Figure 4 shows a plot of the phase (lower panels) and amplitude (upper panels) for the two different quantities^{Reference Foerster, Macià, Statuto, Finizio, Hernández-Mínguez, Lendínez, Santos, Fontcuberta, Hernàndez, Klaeui and Aballe17} measured in the experiment for the two configurations of magnetic squares: aligned with SAW in Figure 4a and tilted 45° with SAW in Figure 4b. Simulations show how the phase increases with frequency as the system goes through the resonances. For the configuration with squares aligned with SAW, the phase begins to increase with the domain-wall resonance whereas for the configuration of squares tilted 45° with the SAW, there is no domain-wall resonance, and the phase increases at a higher frequency. Dashed horizontal lines in Figure 4 at f = 500 MHz show the phase value for the two configurations (30° for squares aligned with SAW and 3° for squares tilted 45° with SAW).

The following macroscopic picture can help to intuitively understand the different coupling between SAW and magnetization oscillations in the two presented configurations.

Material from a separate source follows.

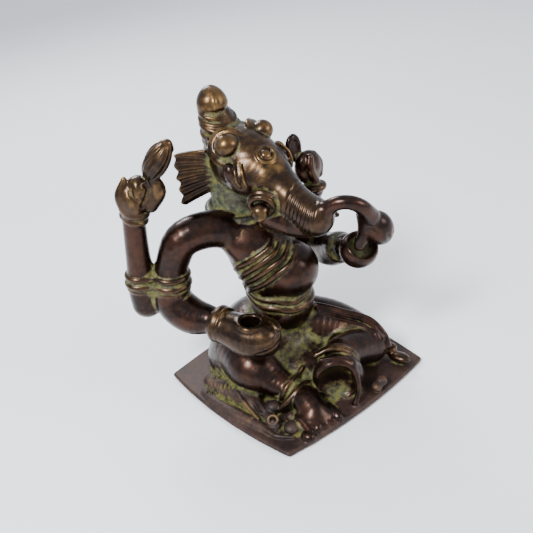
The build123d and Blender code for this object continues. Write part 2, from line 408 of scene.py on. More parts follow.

A varying uniaxial anisotropy creates a varying effective field along the SAW propagation direction. But in the case of SAWs aligned with the sides of the squares, no torque acts on any of the four magnetic domains because this field is either parallel to the domain magnetization or it vanishes to zero.Footnote * Instead, the effective field creates torque only in the domain-wall regions where magnetization changes, and these cause motion of the domain walls and consequently changes in the magnetic-domain size. In the second configuration where SAWs were aligned with the square diagonals, the varying anisotropy field induced by the SAWs is at 45° with respect to the domain magnetization, creating a torque that is equivalent in all four domains and, thus, the magnetization rotates coherently within domains and no domain-wall motion occurs.